**DATA FOR THIS EXERCISE:**
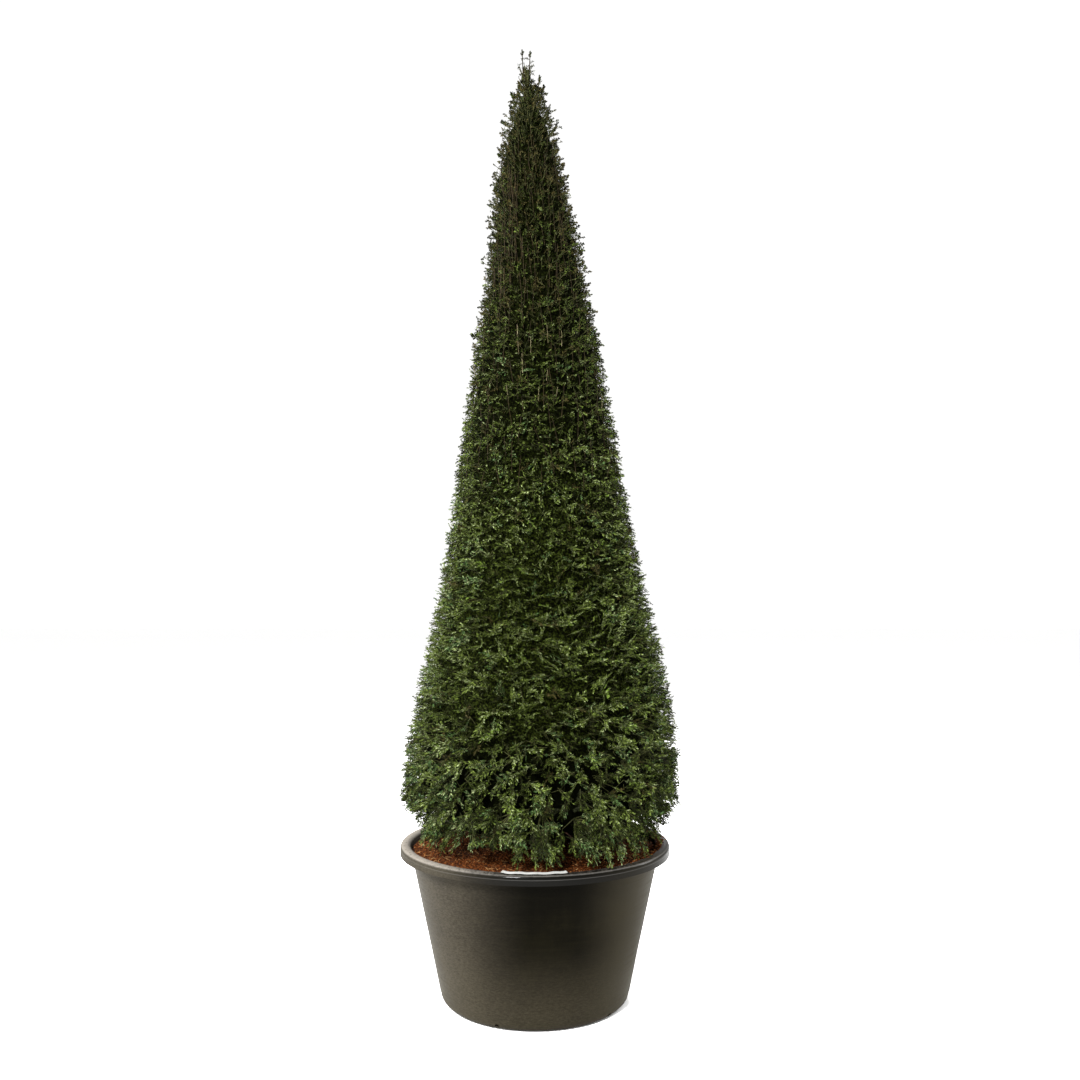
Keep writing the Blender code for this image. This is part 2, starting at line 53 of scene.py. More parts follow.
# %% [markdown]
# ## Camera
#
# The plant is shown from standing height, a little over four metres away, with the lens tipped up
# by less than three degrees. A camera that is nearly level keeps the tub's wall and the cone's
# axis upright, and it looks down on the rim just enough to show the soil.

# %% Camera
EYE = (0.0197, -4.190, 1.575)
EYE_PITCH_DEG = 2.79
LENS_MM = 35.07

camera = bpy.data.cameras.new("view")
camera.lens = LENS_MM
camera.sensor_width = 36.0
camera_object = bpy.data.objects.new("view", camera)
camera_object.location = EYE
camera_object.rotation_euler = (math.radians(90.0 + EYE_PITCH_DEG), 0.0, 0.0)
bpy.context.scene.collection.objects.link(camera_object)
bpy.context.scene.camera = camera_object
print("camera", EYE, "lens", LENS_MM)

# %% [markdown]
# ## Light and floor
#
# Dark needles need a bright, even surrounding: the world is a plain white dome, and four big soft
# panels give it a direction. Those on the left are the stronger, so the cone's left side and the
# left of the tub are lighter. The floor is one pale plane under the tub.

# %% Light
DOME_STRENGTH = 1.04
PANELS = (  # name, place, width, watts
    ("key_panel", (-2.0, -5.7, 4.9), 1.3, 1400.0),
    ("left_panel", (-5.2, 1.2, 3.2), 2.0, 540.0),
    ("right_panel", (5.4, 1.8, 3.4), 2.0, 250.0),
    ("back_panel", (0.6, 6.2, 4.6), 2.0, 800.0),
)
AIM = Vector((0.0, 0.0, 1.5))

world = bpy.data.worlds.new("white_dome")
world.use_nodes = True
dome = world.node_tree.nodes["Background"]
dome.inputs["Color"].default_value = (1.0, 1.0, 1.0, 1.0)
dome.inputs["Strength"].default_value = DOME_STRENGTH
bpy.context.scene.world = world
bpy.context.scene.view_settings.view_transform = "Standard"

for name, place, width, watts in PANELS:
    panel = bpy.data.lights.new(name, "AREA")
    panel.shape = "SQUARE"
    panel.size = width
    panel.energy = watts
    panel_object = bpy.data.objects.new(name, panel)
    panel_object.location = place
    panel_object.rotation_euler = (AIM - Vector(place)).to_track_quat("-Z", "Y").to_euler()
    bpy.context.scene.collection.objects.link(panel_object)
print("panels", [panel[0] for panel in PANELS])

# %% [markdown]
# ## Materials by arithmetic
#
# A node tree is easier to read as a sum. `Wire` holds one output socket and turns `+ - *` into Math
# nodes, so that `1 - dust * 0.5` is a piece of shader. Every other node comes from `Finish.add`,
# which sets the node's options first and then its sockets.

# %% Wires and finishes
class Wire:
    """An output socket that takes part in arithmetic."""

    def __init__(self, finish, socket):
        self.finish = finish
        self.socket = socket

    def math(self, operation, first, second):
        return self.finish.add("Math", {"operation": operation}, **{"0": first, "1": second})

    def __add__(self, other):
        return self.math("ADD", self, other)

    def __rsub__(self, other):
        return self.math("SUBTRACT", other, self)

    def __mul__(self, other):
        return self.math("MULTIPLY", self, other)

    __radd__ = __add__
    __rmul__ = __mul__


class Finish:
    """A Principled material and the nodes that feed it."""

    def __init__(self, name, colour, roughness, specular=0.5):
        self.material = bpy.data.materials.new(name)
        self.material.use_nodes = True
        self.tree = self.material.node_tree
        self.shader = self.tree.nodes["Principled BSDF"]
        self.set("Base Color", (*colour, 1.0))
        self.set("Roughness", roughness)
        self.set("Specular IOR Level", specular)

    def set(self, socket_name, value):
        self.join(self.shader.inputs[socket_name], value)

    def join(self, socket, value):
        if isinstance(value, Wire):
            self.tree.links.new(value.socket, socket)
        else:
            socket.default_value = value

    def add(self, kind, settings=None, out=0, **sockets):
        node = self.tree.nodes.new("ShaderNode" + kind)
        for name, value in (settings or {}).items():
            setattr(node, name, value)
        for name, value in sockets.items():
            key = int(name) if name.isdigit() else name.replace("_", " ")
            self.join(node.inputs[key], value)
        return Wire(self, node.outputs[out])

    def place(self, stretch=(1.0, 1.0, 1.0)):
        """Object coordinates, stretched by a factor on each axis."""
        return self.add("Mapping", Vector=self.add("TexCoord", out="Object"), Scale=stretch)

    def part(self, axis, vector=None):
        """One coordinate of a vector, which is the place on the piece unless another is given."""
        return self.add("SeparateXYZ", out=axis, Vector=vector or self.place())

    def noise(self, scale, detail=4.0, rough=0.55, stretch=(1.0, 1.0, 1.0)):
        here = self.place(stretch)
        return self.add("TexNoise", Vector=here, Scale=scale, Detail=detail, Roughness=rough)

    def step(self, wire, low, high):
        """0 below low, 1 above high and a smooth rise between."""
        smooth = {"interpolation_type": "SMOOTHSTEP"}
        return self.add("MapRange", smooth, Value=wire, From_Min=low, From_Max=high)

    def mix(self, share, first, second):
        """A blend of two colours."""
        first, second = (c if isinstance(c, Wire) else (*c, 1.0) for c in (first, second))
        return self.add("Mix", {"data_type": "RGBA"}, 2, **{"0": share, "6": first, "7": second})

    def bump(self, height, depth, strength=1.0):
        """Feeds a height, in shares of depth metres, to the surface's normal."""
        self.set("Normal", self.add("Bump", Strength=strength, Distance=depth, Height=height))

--

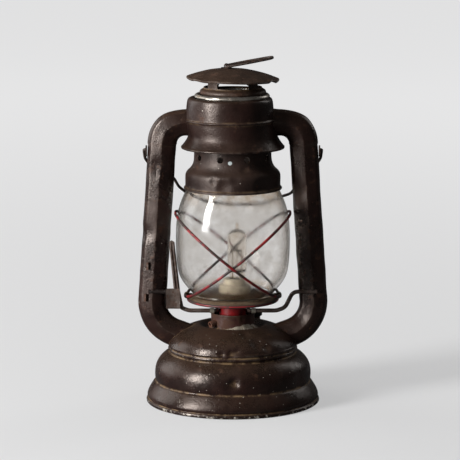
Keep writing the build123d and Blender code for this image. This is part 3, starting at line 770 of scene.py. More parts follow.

**STATED PROBLEM:** Begin at the line that has "Keep writing the Blender" in the entries above; stop after the line that has "# left of the". Transcribe exactly those lines and no others.

**WRITTEN RESPONSE:**
Keep writing the Blender code for this image. This is part 2, starting at line 53 of scene.py. More parts follow.
# %% [markdown]
# ## Camera
#
# The plant is shown from standing height, a little over four metres away, with the lens tipped up
# by less than three degrees. A camera that is nearly level keeps the tub's wall and the cone's
# axis upright, and it looks down on the rim just enough to show the soil.

# %% Camera
EYE = (0.0197, -4.190, 1.575)
EYE_PITCH_DEG = 2.79
LENS_MM = 35.07

camera = bpy.data.cameras.new("view")
camera.lens = LENS_MM
camera.sensor_width = 36.0
camera_object = bpy.data.objects.new("view", camera)
camera_object.location = EYE
camera_object.rotation_euler = (math.radians(90.0 + EYE_PITCH_DEG), 0.0, 0.0)
bpy.context.scene.collection.objects.link(camera_object)
bpy.context.scene.camera = camera_object
print("camera", EYE, "lens", LENS_MM)

# %% [markdown]
# ## Light and floor
#
# Dark needles need a bright, even surrounding: the world is a plain white dome, and four big soft
# panels give it a direction. Those on the left are the stronger, so the cone's left side and the
# left of the tub are lighter. The floor is one pale plane under the tub.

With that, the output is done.